Look below for the line with "Write the three.js", and from there restate every line word for word until the entries end.

>> BEGIN DATA EXCERPTS

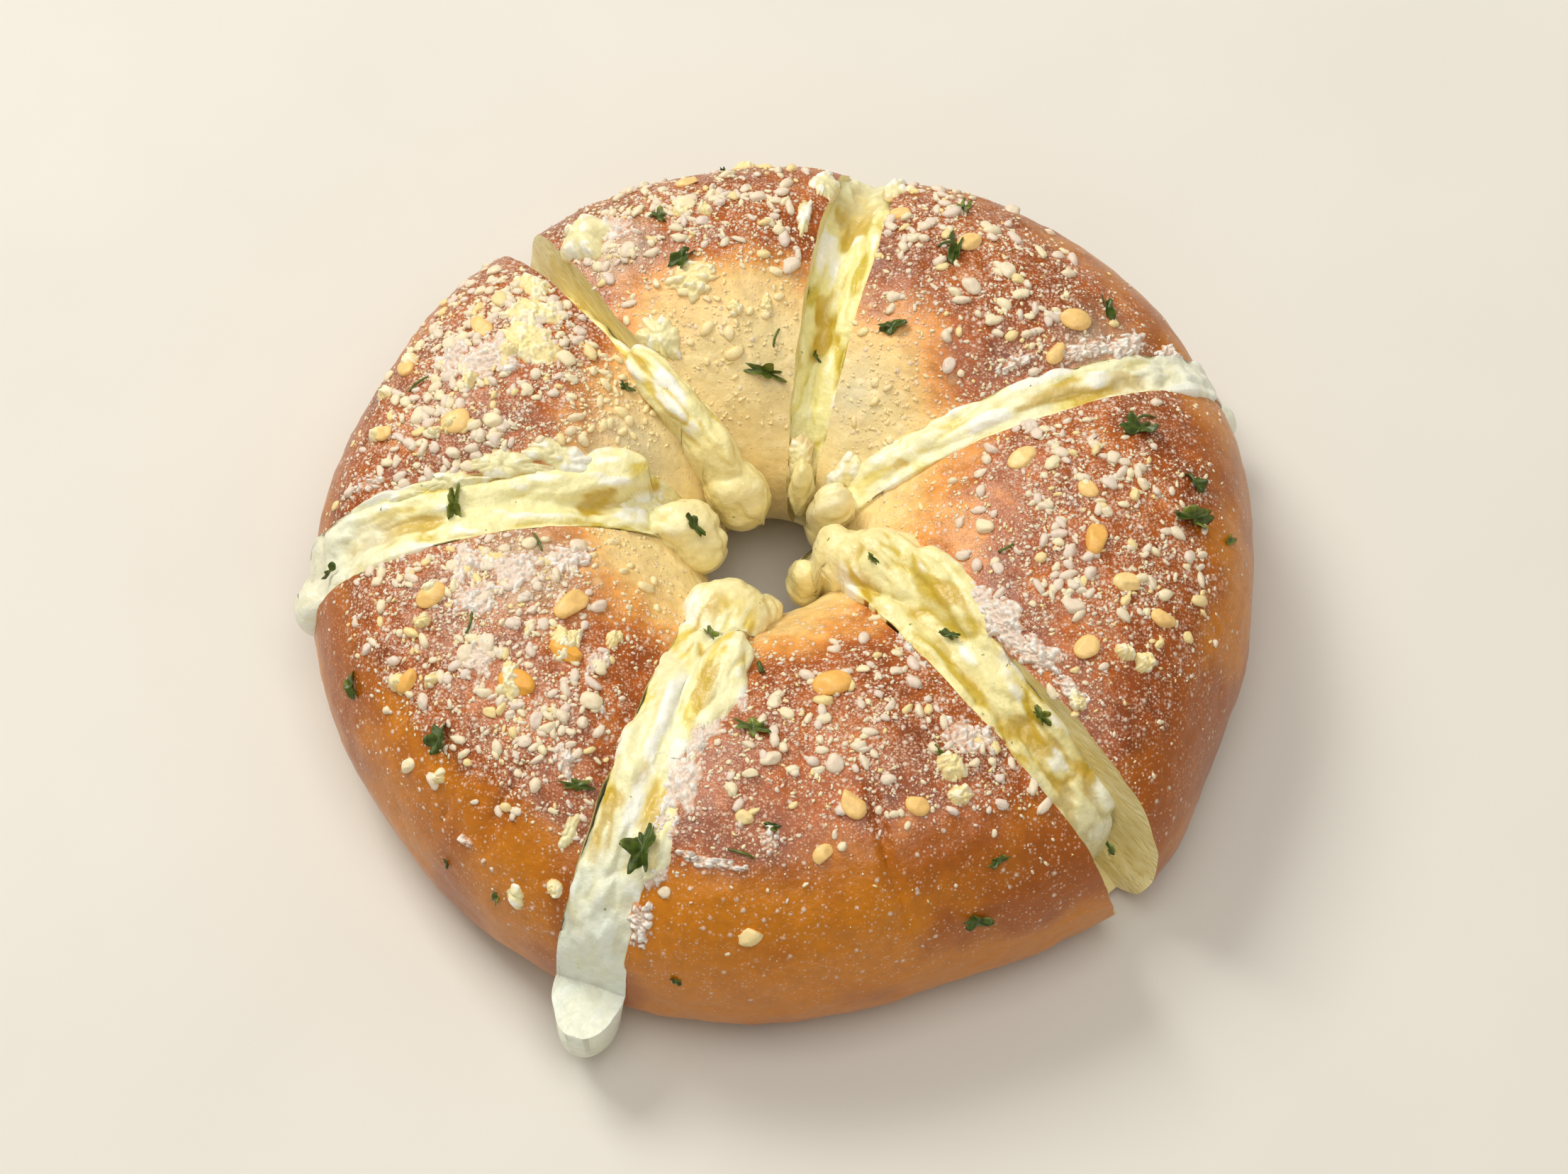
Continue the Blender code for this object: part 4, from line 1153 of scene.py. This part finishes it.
# %% Lumps and copies
def unit_lump(rows, columns):
    """Ball of radius 1 as rings between two poles, and its triangles."""
    polar, azimuth = np.pi * np.arange(1, rows) / rows, 2 * np.pi * np.arange(columns) / columns
    polar, azimuth = np.meshgrid(polar, azimuth, indexing="ij")
    rings = np.stack([np.sin(polar) * np.cos(azimuth), np.sin(polar) * np.sin(azimuth), np.cos(polar)], -1)
    points = np.concatenate([[(0, 0, 1)], rings.reshape(-1, 3), [(0, 0, -1)]])
    j = np.arange(columns)
    k = (j + 1) % columns
    faces = [np.stack([0 * j, 1 + j, 1 + k], -1)]
    for row in range(rows - 2):
        a, b = 1 + row * columns, 1 + (row + 1) * columns
        faces += [np.stack([a + j, b + j, b + k], -1), np.stack([a + j, b + k, a + k], -1)]
    last = 1 + (rows - 2) * columns
    faces.append(np.stack([last + j, 0 * j + len(points) - 1, last + k], -1))
    return points, np.concatenate(faces)


def chip_kinds(rows, columns, kinds, planes, reach, seed):
    """Angular chips, as a grater leaves: a ball cut flat by planes whose distances lie within reach."""
    points, faces = unit_lump(rows, columns)
    draw = np.random.default_rng(seed)
    shapes = []
    for _ in range(kinds):
        facing = unit(draw.normal(size=(planes, 3)))
        distance = draw.uniform(*reach, planes)
        slope = np.maximum(points @ facing.T, 0.05)
        shape = points * np.minimum(distance / slope, 1.0).min(1)[:, None]
        shape = shape - (shape.max(0) + shape.min(0)) / 2
        shapes.append(shape / np.ptp(shape, axis=0) * 2)
    return np.array(shapes), faces


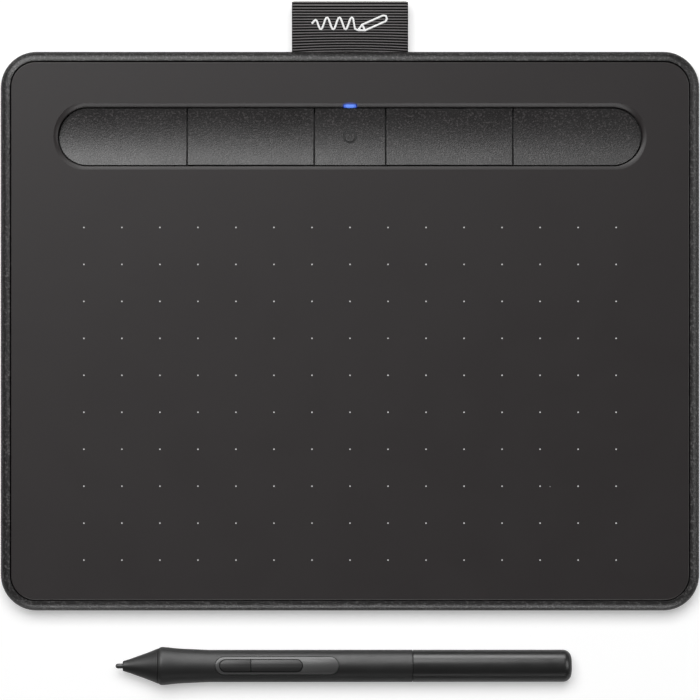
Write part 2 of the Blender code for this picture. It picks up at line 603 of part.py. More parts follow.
def pen_keys(frame):
    """The bezel set into the grip, and its two keys."""
    gap = 0.15 * MM
    bezel_x = (BEZEL_X[0] + gap, BEZEL_X[1] - gap)
    bezel = pen_slab("pen_key_bezel", bezel_x, BEZEL_WIDTH - 2 * gap, (1.6 * MM, 5.6 * MM), "pen_gloss", frame)
    keep_inside(bezel, along_axis("keep_bezel", BARREL_R, (27 * MM, 66 * MM), frame))
    cut(bezel, along_axis("cut_bezel_back", BORE_R, (26 * MM, 67 * MM), frame))
    opening_x = (BUTTONS_X[0] - gap, BUTTONS_X[1] + gap)
    cut(bezel, pen_slab("cut_buttons", opening_x, BUTTON_WIDTH + 2 * gap, (1 * MM, 6 * MM), "pen_gloss", frame))
    split = BUTTON_SPLIT_X / MM
    pen_key("pen_key_front", (29.4, split - 0.1), 35.2, frame)
    pen_key("pen_key_rear", (split + 0.1, 54.4), 46.3, frame)


def pen_key(name, x_range, stem_x, frame):
    """One of the pen's two keys, its retaining flange and its stem, and the dome switch below it."""
    low, high = x_range
    half = pen_slab(name, BUTTONS_X, BUTTON_WIDTH, (2.5 * MM, 4.8 * MM), "pen_matte", frame, top=0.35 * MM)
    keep_inside(half, spanned(f"keep_{name}", mm(low, -5, 0), mm(high, 5, 9), "pen_matte", frame))
    flange = spanned(f"add_flange_{name}", mm(low, -2.2, 2.3), mm(high, 2.2, 2.7), "pen_matte", frame)
    stem = post(f"add_stem_{name}", 0.7 * MM, (1.6 * MM, 2.5 * MM), mm(stem_x, 0, 0), "pen_matte", frame, steps=8)
    join(half, flange, stem)
    switch = block(name.replace("key", "switch"), mm(3.4, 2.6, 0.7), mm(stem_x, 0, 0.5), "inner_plastic", frame)
    dome_z = (0.5 * MM, 1.15 * MM)
    join(switch, post(f"add_dome_{name}", 0.9 * MM, dome_z, mm(stem_x, 0, 0), "inner_plastic", frame, steps=8))


# ---- The pen's insides -----------------------------------------------------------------------------
def nib(name, frame, steps=12):
    """A plastic nib: a worn-round tip and a straight shank."""
    length, radius = NIB_LENGTH / MM, NIB_R / MM
    outline = [(0, 0), (0.1, 0.35), (0.42, 0.62), (0.9, radius), (length - 0.1, radius), (length, 0.62), (length, 0)]
    return turned(name, outline, "nib_plastic", frame, steps=steps)


def pen_insides(frame):
    nib("pen_nib", frame)
    turned("pen_ferrite_core", [(14, 0.95), (14, 1.7), (21.5, 1.7), (21.5, 0.95)], "ferrite", frame, steps=16)
    turned("pen_coil", [(15.3, 1.75), (15.3, 2.4), (20.5, 2.4), (20.5, 1.75)], "copper", frame, steps=16)
    turned("pen_nib_holder", [(23.4, 0), (23.4, 0.8), (22.2, 0.8), (22.2, 1.5), (25.4, 1.5), (25.4, 0)],
           "inner_plastic", frame, steps=16)
    turned("pen_pressure_sensor", [(26.4, 0), (26.4, 2.5), (29, 2.5), (29, 0)], "inner_plastic", frame, steps=16)
    spanned("pen_circuit_board", mm(30, -3, -0.6), mm(82, 3, 0.1), "circuit_board", frame)
    chassis = turned("pen_chassis", [(13.6, 2.75), (13.6, 3.5), (83.5, 3.5), (83.5, 2.75)], "inner_plastic", frame,
                     steps=24)
    cut(chassis, spanned("cut_chassis", mm(10, -5, -0.7), mm(90, 5, 5), "inner_plastic", frame))
    for index, x in enumerate((14.0, 20.8)):
        saddle_low, saddle_high = mm(x, -2.1, -2.6), mm(x + 0.6, 2.1, -1.8)
        join(chassis, spanned(f"add_saddle_{index}", saddle_low, saddle_high, "inner_plastic", frame))


def spare_nibs(frame):
    """Three spare nibs in their holder, in the stub under the rear barrel."""
    holder = turned("spare_nib_holder", [(86, 0), (86, 3.3), (95.5, 3.3), (95.5, 0)], "inner_plastic", frame, steps=24)
    ring_radius, first_x = 1.75 * MM, 87.2 * MM
    for number in range(3):
        angle = math.radians(90 + 120 * number)
        place = Vector((first_x, ring_radius * math.cos(angle), ring_radius * math.sin(angle)))
        spare = nib(f"spare_nib_{number + 1}", frame, steps=10)
        spare.location = place
        hole = turned(f"cut_spare_{number}", [(0, 0), (0, 0.85), (12, 0.85), (12, 0)], "inner_plastic", frame, steps=10)
        hole.location = place - mm(0.1, 0, 0)
        cut(holder, hole)


def build_tablet(frame):
    rear_housing(frame)
    top_cover(frame)
    key_frame(frame)
    for name, x_range in key_ranges().items():
        key(name, x_range, frame)
    for index, place in enumerate(FOOT_PLACES):
        foot(index + 1, place, frame)
    for index, place in enumerate(SCREW_PLACES):
        casing_screw(index + 1, place, frame)
    electronics(frame)
    light_guide(frame)
    pen_loop(frame)
    loop_holding(frame)


def build_pen(frame):
    pen_shells(frame)
    pen_keys(frame)
    pen_insides(frame)
    spare_nibs(frame)


clear_scene()
PARTS = new_collection("pen_drawing_tablet")
CUTTERS = new_collection("cutters")
build_tablet(new_frame("tablet_frame", (0, TABLET_Y, 0)))
build_pen(new_frame("pen_frame", (PEN_TIP_X, TABLET_Y + PEN_Y, PEN_TIP_Z), PEN_TILT, PEN_ROLL))
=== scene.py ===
# %% [markdown]
# # A pen drawing tablet and its pen
# The engineering model gives every piece its place. This lesson dresses it: the shells that show are
# modelled again with fine curves, and every piece gets a finish made of nodes. The first cell loads the
# engineering model, and from then on each new piece rides on one of its bodies.

# %% Load the engineering model
import bisect
import math

import bmesh
import bpy
from mathutils import Matrix, Vector


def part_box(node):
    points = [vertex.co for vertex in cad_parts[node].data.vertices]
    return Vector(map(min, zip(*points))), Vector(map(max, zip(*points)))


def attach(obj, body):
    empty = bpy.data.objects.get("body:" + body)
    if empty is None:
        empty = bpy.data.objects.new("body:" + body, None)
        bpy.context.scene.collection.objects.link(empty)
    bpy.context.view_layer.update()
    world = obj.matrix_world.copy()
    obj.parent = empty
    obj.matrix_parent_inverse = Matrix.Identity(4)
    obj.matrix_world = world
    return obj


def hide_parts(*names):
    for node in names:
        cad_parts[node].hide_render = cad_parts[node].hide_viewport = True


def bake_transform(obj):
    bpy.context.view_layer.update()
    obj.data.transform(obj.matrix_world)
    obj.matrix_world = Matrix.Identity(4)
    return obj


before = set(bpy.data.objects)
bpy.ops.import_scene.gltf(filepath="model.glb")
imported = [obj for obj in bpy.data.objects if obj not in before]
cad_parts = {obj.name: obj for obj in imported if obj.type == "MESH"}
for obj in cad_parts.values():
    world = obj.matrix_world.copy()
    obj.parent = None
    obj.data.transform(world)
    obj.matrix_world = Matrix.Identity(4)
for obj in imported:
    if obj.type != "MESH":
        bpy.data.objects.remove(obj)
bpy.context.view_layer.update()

# %% [markdown]
# ## Sizes
# A real product starts with its driving sizes. Most of them can be read from the engineering model, so
# nothing here is fitted by eye. Lengths are in metres, so a millimetre gets a name.

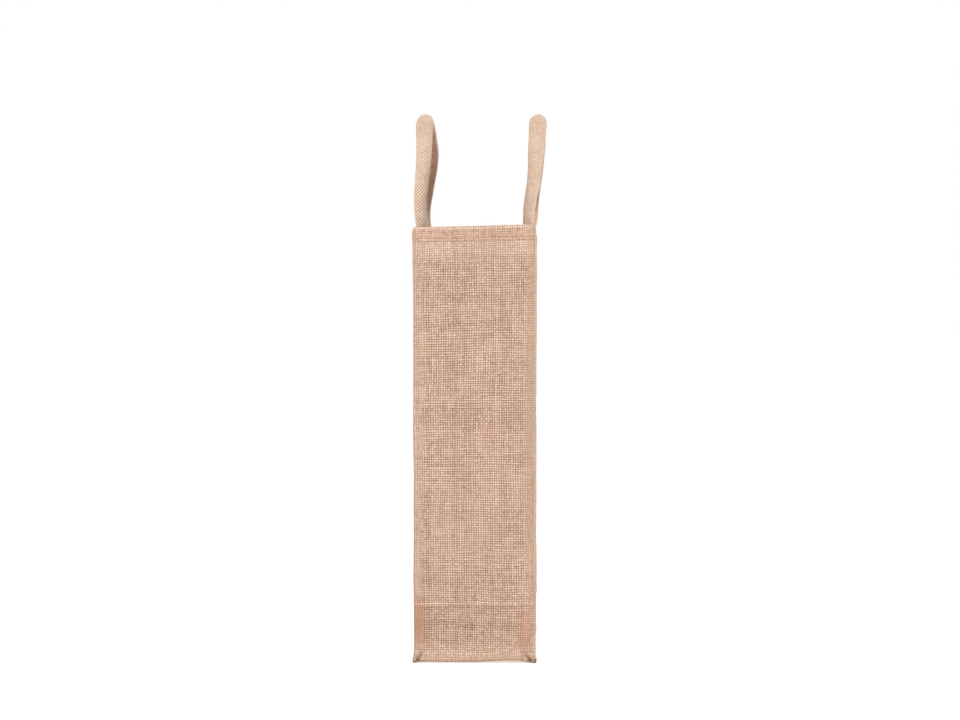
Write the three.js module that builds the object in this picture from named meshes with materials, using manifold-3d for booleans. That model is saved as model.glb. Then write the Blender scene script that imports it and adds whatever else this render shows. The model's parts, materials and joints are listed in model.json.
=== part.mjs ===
// A woven jute gift bag for two wine bottles that stand one behind the other.
//
// Frame: millimetres, +Z up, origin at the middle of the base's underside. X runs across the
// narrow face and Y along the wide one, and the front narrow face looks along -Y.
// Each cloth panel is a sheet with its seam allowances turned in and its top edge turned down
// as a hem. Pieces that touch are a small GAP apart.

import * as THREE from "three";
import { mergeVertices } from "three/addons/utils/BufferGeometryUtils.js";
import Module from "manifold-3d";

const wasm = await Module();
wasm.setup();

// ---- Driving dimensions -------------------------------------------------------------------
const BAG_WIDTH = 100; // X, across one bottle
const BAG_DEPTH = 200; // Y, along the two bottles
const BAG_HEIGHT = 360; // base to rim
const CLOTH = 1.4; // one layer of jute
const GAP = 0.3;

const HEM_DEPTH = 26;
const HEM_STITCH_DROP = 11; // stitch row below the rim
const SEAM_ALLOWANCE = 8;
const BASE_STITCH_INSET = 3.5; // from the walls' inner faces
const THREAD_WIDTH = 0.9;
const THREAD_RISE = 0.6; // how far a row of stitches stands off the cloth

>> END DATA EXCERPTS

CORRECT OUTPUT:
Write the three.js module that builds the object in this picture from named meshes with materials, using manifold-3d for booleans. That model is saved as model.glb. Then write the Blender scene script that imports it and adds whatever else this render shows. The model's parts, materials and joints are listed in model.json.
=== part.mjs ===
// A woven jute gift bag for two wine bottles that stand one behind the other.
//
// Frame: millimetres, +Z up, origin at the middle of the base's underside. X runs across the
// narrow face and Y along the wide one, and the front narrow face looks along -Y.
// Each cloth panel is a sheet with its seam allowances turned in and its top edge turned down
// as a hem. Pieces that touch are a small GAP apart.

import * as THREE from "three";
import { mergeVertices } from "three/addons/utils/BufferGeometryUtils.js";
import Module from "manifold-3d";

const wasm = await Module();
wasm.setup();

// ---- Driving dimensions -------------------------------------------------------------------
const BAG_WIDTH = 100; // X, across one bottle
const BAG_DEPTH = 200; // Y, along the two bottles
const BAG_HEIGHT = 360; // base to rim
const CLOTH = 1.4; // one layer of jute
const GAP = 0.3;

const HEM_DEPTH = 26;
const HEM_STITCH_DROP = 11; // stitch row below the rim
const SEAM_ALLOWANCE = 8;
const BASE_STITCH_INSET = 3.5; // from the walls' inner faces
const THREAD_WIDTH = 0.9;
const THREAD_RISE = 0.6; // how far a row of stitches stands off the cloth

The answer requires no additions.